À Lausanne, 26 décembre.

Des préjugés sage ennemie,
Vous de qui la philosophie,
L’esprit, le cœur, et les beaux yeux,
Donnent également envie
À quiconque veut vivre heureux
De passer près de vous sa vie ;
Vous êtes, dit-on, tendre amie ;
Et vous seriez encor bien mieux,
Si votre santé raffermie
Et votre beau genre nerveux
Vous en donnaient la fantaisie.


Heureux ceux qui vous font la cour, malheureux ceux qui vous ont connue et qui sont condamnés aux regrets ! Le hibou des Délices est à présent le hibou de Lausanne : il ne sort pas de son trou ; mais il s’occupe avec sa nièce de toutes vos bontés. Il se flatte qu’il y aura de beaux jours cet hiver, car après vous, madame, c’est le soleil qui lui plaît davantage. Il a dans sa masure un petit nid bien indigne de vous recevoir ; mais quand nous aurons de beaux jours et des spectacles, peut-être, madame, ne dédaignerez-vous point de faire un petit voyage le long de notre lac. Vous aurez des nerfs ; M. Tronchin vous en donnera ; j’espère qu’il vous accompagnera. Tous nos acteurs s’efforceront de vous plaire ; nous savons que l’indulgence est au nombre de vos bonnes qualités.

Je vous demande votre protection auprès du premier des médecins, et du plus aimable des hommes, et je lui demande la sienne auprès de vous. Mais si vous voyez la tribu Tronchin, et des Jallabert[1] et des Crommelin, etc., comme on le dit, vous ne sortirez point de Genève, vous ne viendrez point à Lausanne. L’oncle et la nièce en meurent de peur.

Recevez, madame, avec votre bonté ordinaire, le respect et le sincère attachement du hibou suisse.

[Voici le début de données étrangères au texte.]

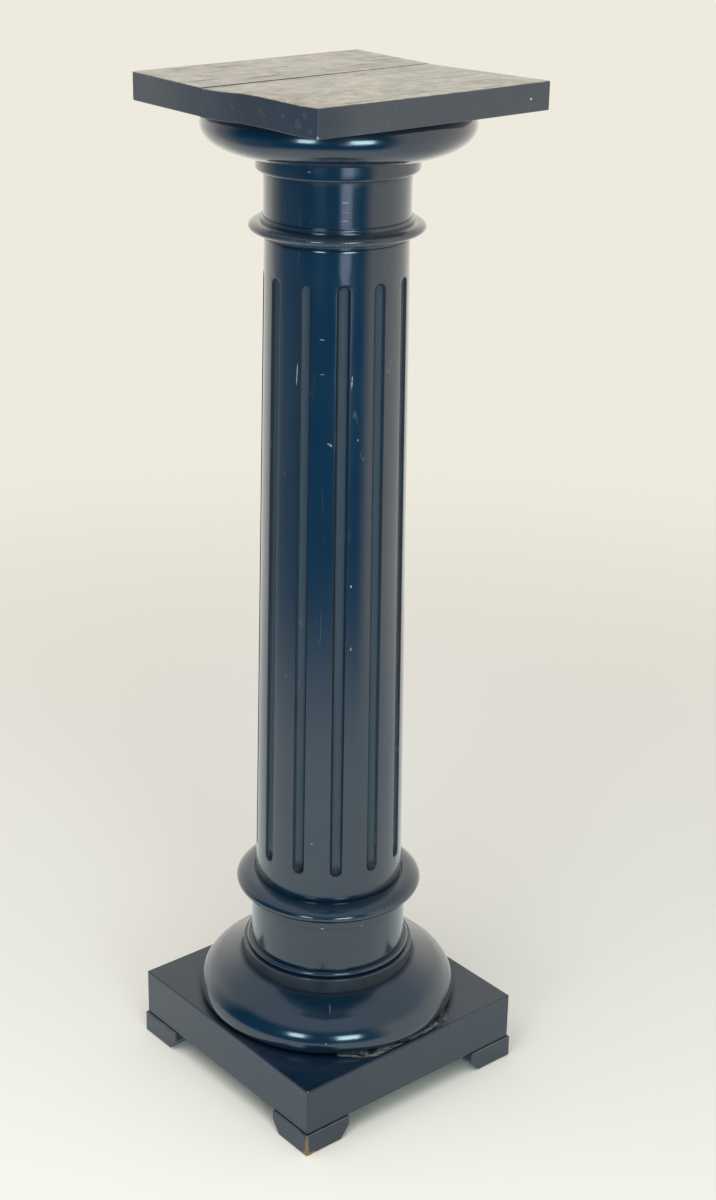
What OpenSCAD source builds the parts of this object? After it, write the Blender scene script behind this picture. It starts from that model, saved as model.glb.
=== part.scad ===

Me permettez-vous, madame, de présenter mes respects à M. l’abbé de Nicolaï ? Je voudrais bien que monsieur votre fils, qui est si au-dessus de son âge et si digne de vous, et son ai-

  1. J. Jallabert, professeur de philosophie à Genève, où il mourut en 1768. Quant à Crommelin, Voltaire le nomme dans sa lettre du 24 décembre 1758, à Thieriot.